Because it is much more of a man-on-man contest, the levels of all-round individual skills in League (I’m referring to such things as passing, tackling and open ground running lines and angles) are probably greater.
I have to confess that I’m a Union girl myself, condemned as such by my family upbringing a background.
Whereas the bulk of League players could play in most positions, I like the fact that Union is a game in which participants of all sizes can flourish. You get the ‘fat boy, piano shifters’ amongst the tight forwards for the scrums, the elongated giants of the second row for the line-out jumping … at scrum half, the noisy jockey-sized minnows … and out wide the clean-limbed ‘pretty boys’ or (as legendary England back-rower Mickey Skinner had it) ‘girls’ – the slick-running, supposed non-tackling and averse to physical contact – backs.
Some of those descriptions have blurred and smoothed as Union evolves – for example, these days Union outsides now have to be great tacklers on top of everything else – but the traditional perceptions remain.
Sam Burgess has much going for him. At 6 feet 5 inches and 18 plus stone, he’s a great athlete and League rugby player. He’s only 25, so not yet even in his prime. He’s acknowledged by all who know him to be a giant of a character. Judging by the radio interview with him I heard yesterday, he comes across as a straightforward and very humble guy. He is looking forward to the challenge of playing Union and plainly accepts that he’s got to learn an entirely new sport and make the Bath first team before he can even think about making the England squad.
Let nobody under-estimate the size of Burgess’s task. Precious few League players have made it to the very top in Union – in the Northern Hemisphere Jason Robinson is probably the best example, but you could also point to Jonathan Davies, although he was Welsh and a great Union player before he went to League and then back – whilst the world is littered with outstanding League exponents (e.g. Henry Paul, Shontayne Hape, Chev Walker and Joel Tomkins – to name but four) who tried and ultimately failed.
Then again, from the Southern Hemisphere, we shall shortly be watching former League greats Australia’s full-back Israel Folau and New Zealand centre Sonny Boy Williams plying their trade in the Union autumn internationals in Europe.
Can Sam Burgess match their achievements and make the England squad for next year’s Rugby World Cup? Nothing is impossible, but we must remember than Folau and Williams have now both been playing Union for three years minimum to reach where they are. In my opinion, Burgess will have less than four months to go from ‘never having played a Union game’ – his mother, joining his Radio Five Live interview yesterday, admitted that she’d never seen a Union game in the flesh – to making an England Six Nations 23-man match day squad [he’s unlikely to play for Bath before January because of his required recovery period from the injuries sustained in the NRL Grand Final].
Barring a catastrophic injury situation – which is always possible of course – England head coach Stuart Lancaster would need his head examined if he selected Burgess for the World Cup squad on the basis of two or three appearances in England matches during the summer in the run up to the tournament.

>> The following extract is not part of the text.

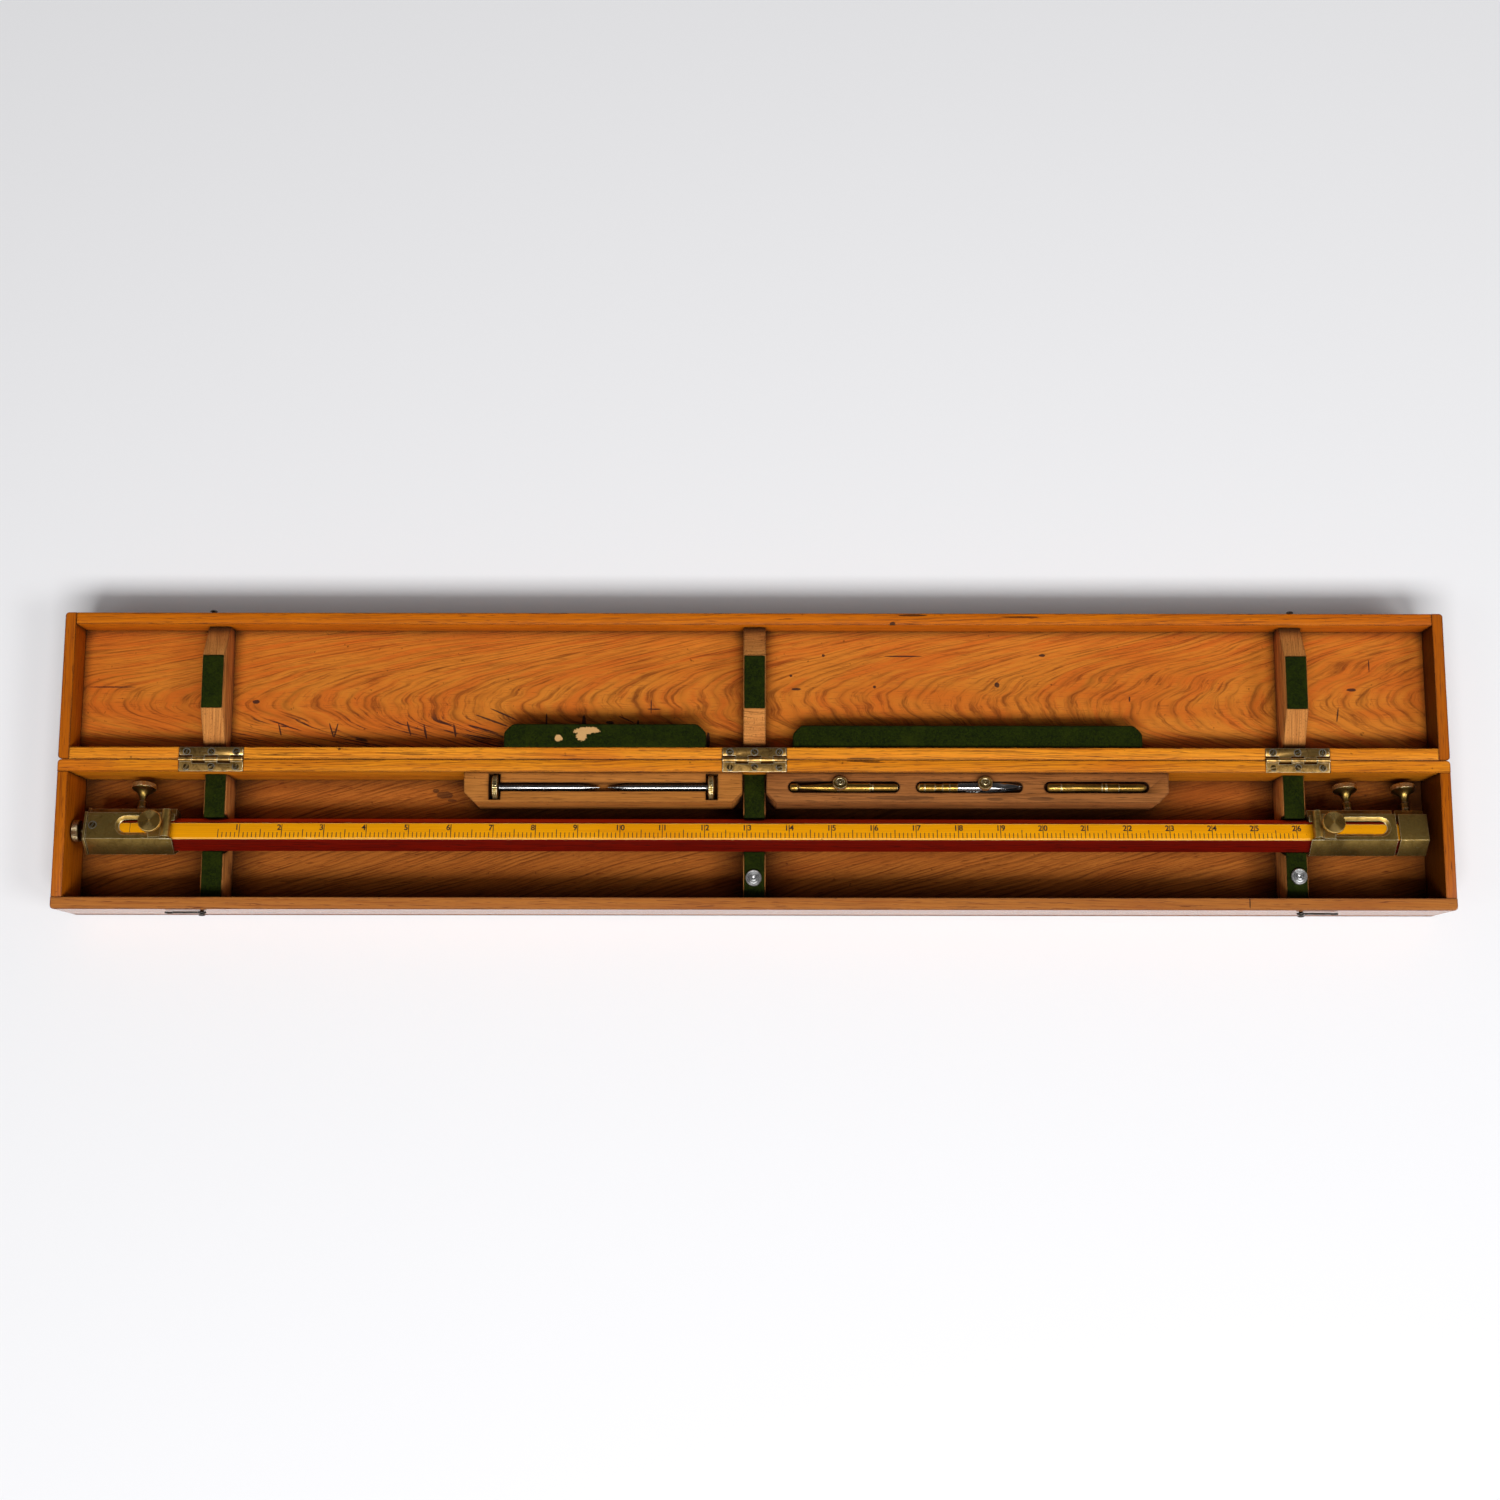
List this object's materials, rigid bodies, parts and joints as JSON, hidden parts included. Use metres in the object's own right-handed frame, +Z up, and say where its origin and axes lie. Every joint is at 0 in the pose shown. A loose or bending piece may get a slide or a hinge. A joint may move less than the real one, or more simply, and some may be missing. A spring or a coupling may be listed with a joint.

Personally, I’d love Burgess to go all the way and become an England rugby union great.
However, exceptional as he is, I’d put the odds of him making the 2015 Rugby World Cup squad as no higher than 10:90.
I’d give him a 40:60 chance of becoming an England international at some point.
But – back to the top – the odds of him becoming an all-time England rugby union great like Jason Robinson? I’d take 20:80 on that.
Please be my guest and prove me wrong, Sam!